This morning I got a notification from my Politico news app that told me what I quietly prayed wouldn't happen: President Trump froze federal hiring. My blood boiled and I went silent to the people around me. My career plan, my humble job that I wanted for years, my job that I'd sent in several applications for over the past month, was just snatched away from me by our new President on his third day in office.
I'm a senior studying history and political science. I'm writing an eighty-page honors thesis. I've worked my ass off for four years. I'm graduating in May - perfectly on time - with two degrees. My dream job that I was working for wasn't to have some cushy office on Wall Street, earn six figures, get a company car, or get bonuses in the form of a trip to Hawai'i each year. My dream job was to wear a green and gray uniform, walk through fields, hills, and forests, and teach my fellow Americans about our heritage. I wanted to serve my nation in the National Park Service - I wanted to be a park ranger at our nation's battlefields and teach our people about the sacrifices our soldiers made at places like Valley Forge, Fort McHenry, and Antietam. But President Trump decided that in the end that that's expendable.

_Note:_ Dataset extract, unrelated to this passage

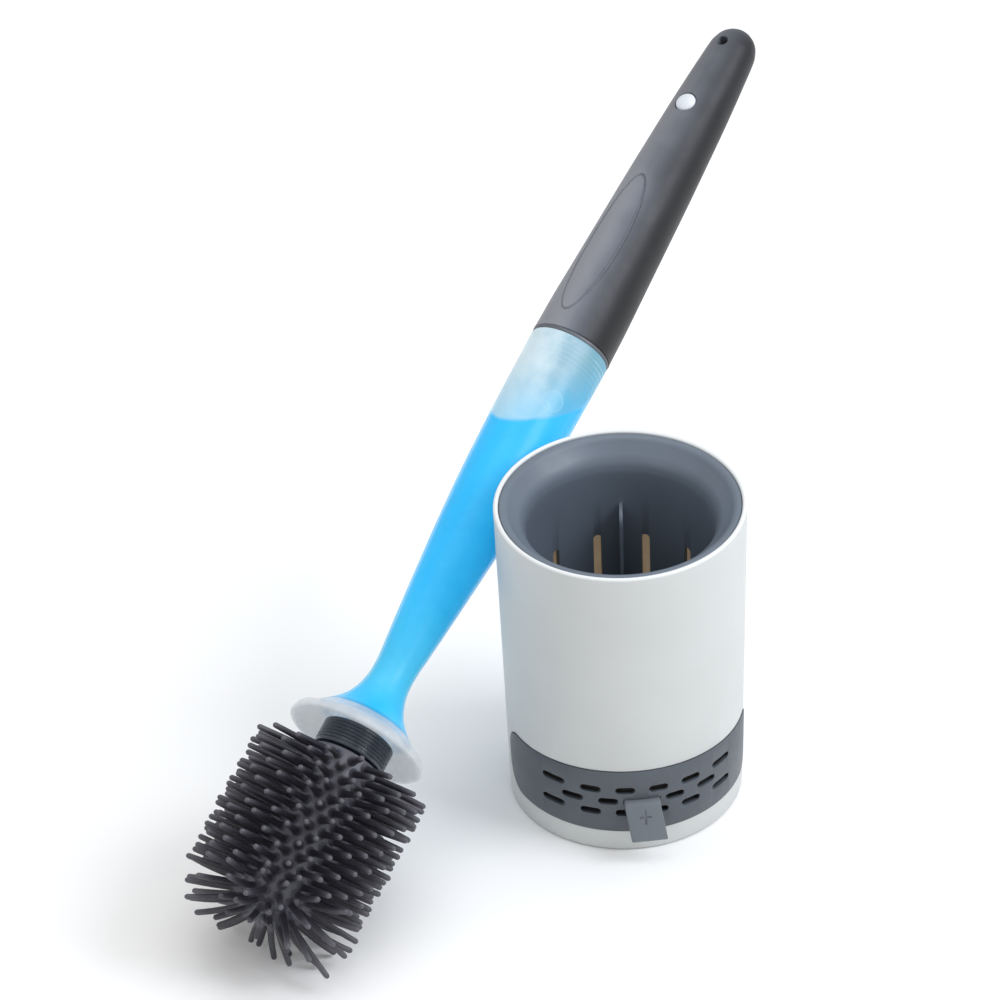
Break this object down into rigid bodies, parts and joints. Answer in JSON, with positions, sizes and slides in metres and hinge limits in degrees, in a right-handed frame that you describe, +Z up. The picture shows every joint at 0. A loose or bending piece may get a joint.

I've been wanting to teach our history since I was a little boy. Living my whole life in Pennsylvania, my family took me took me to the Gettysburg battlefield all the time. I became fascinated with how men from my hometown - my unimportant little town where nothing happened and no one went anywhere - came to this sacred place to fight and die for their nation on those three hot July days in 1863 during our Civil War. I developed a personal connection with history. Deep down in my heart, I feel called to tell our country's story. That calling got even stronger in the summers of 2014 and 2015 when I got the chance to intern with the National Park Service at Gettysburg. It was a dream come true. I worked hard every day, trudging around those fields in the summer heat - but it barely felt like work. I loved every minute of it. I felt like those brave men who fought there were watching me and I was making them proud by telling their story. It became a spiritual thing for me. When I would tell a story of a particular soldier - some poor boy from Virginia or Minnesota or Texas or Maine - and I would make a visitor feel an emotional connection to that story, I felt like I was building the strength of our nation. America was built by average people, and it's kept alive by average people like you and me who remember the stories of the people who came before us.
Not long ago, back before he was elected, Donald Trump visited Gettysburg. He visited that sacred place and heard the stories of the courageous men there who gave what Lincoln called "the last full measure of devotion." What exactly may have been going through his mind during his visit there, I can't say. But it doesn't appear that it was any sort of appreciation. I hope he at least enjoyed listening to that ranger in the picture above. She cares about that place with enough passion that she studies the stories day in and day out. But by the executive order he signed today, it doesn't look like President Trump cares about places like Gettysburg, where Americans like you and me bled and died to hold this country together.
It's not just me that's angry about this. There are a lot of other people like me who wanted to teach our country's history. One writes a Facebook status saying, "I feel like my whole future's been ripped out from under me. I feel like all of my hard work and careful plans were for nothing." Another wrote, "Not that my future or my friend's futures matter or anything apparently, but hey, it's kind of important to me to have one of those. You know. A job. And a future. Both would be nice." Inevitably, someone will say, "Well, you should have done something better than go for a liberal arts degree!"
There's nothing wrong with what other people do. Even taking up a trade - that's an honorable way of life, and I'll never look down on it. But wanting to devote your life to commemorating the sacrifice of America's soldiers? How the hell is that not part of Mr. Trump's plan to "Make America Great Again?" He clearly has a much different idea of what America is than I do. I suppose if I were more patriotic, I would have gone to the Wharton School of Business and become a swanky businessman who licenses his name to sub-par steaks and scams people out of their money when they enroll at a phony university.
Thanks for nothing, President Trump.